Diary entry- by a healthcare professional (inspired by true stories)
With a heavy heart, I walked through the familiar whitewashed corridor. If this had been any other job I would have left by now. But the feeling of responsibility lay heavy on my shoulders. I had no choice but to continue my journey.
The cacophony of beeps was never a pleasant welcome. I would much prefer a fanfare of applaud for dragging myself out of bed in spite of the dire prospect that awaited me. My second skin was ready for me although I was not sure I was ready for it. Laying thick across my body it encapsulated me and protected me. It was something that I had not become accustomed to but one that I had gradually learned to cope with. Bruises and sweat became the norm. If I struggled to catch my breath with a mask on, I hate to think what it would be like to have the virus. I felt ungrateful that I didn’t fully appreciate my position. In less than ideal circumstances I was trying my best. Trying to be something I was not.

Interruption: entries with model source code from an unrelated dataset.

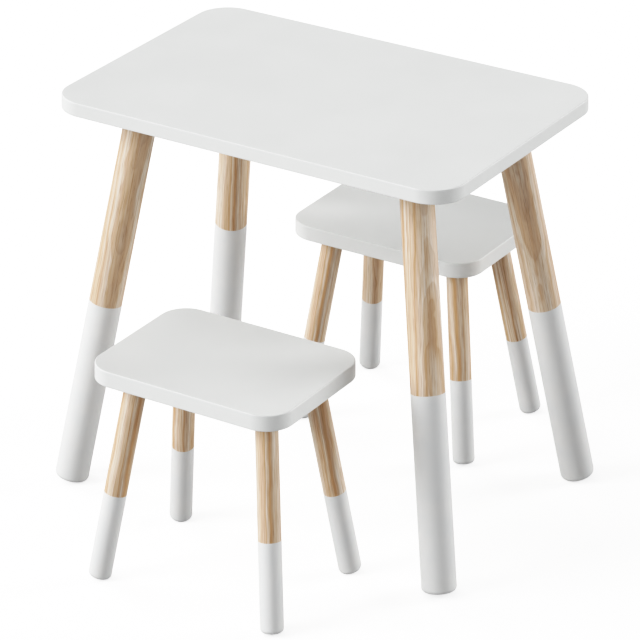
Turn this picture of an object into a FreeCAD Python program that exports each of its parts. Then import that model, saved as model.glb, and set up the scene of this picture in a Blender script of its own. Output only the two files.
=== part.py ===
"""A children's play table with two backless stools, as a parametric FreeCAD document.

All three stand on round timber legs that lean outwards until the feet are flush with the board's outline.
Every leg is joined the same way: a steel plate with a slanted boss is screwed under the board, and a hanger
bolt, half wood screw and half machine thread, holds the leg square against that boss.

Millimetres, +Z up, the floor at Z = 0. The long side of the boards runs along X. One stool stands in front
of the table (-Y) and one behind it (+Y), and the origin is the middle of the floor that the set covers.
"""
import FreeCAD, Part
import os

import Sketcher
from FreeCAD import Units, Vector

os.makedirs("parts", exist_ok=True)
doc = FreeCAD.newDocument("play_table_and_stools")


# ---------------------------------------------------------------- the driving dimensions

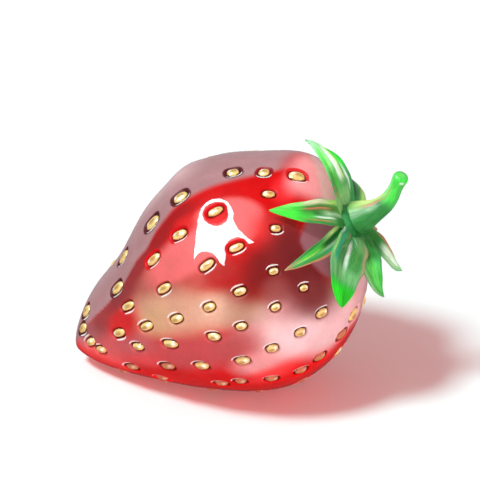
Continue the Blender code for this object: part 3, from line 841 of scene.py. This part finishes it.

Raspy and hoarse the sound of breathing was muffled. The callous nature of a ventilator is not one I would wish on anyone. Patients were longing for good news, optimistic of their future. This was far from the reality. Living in ominous need, patients felt stripped of all rights. No family, no contact and no hope. I became that family member. A shoulder to cry on. A hand to hold. Hopeful and hopeless I continued to attempt to think of new possibilities and new ideas. All too often I felt I was letting down those in my care. I willed myself to do more. To be a better doctor. To save lives. But sometimes I had to do less. Sometimes I had to do nothing at all. Sometimes I had to let go.
Patient x was young. Only 21 to be exact. They had the lungs of elderly person with COPD. When they first came under my care this was not the case. They were spirited and amusing. Now they lay limp and lifeless. The desire to live was gone. Their battle had been fought hard. Their strength had dissipated.
They have compared this torrent of infection as being like a wave. One that will hit a peak and eventually fall. But the influx of patients hasn’t stopped. I feel like we have been riding this wave for a world record time. When on a beach perhaps I wouldn’t want the waves to end, gently rolling onto the shore. Sitting with cocktails and a good book. Bliss. Purgatory anguish was the only thing ahead.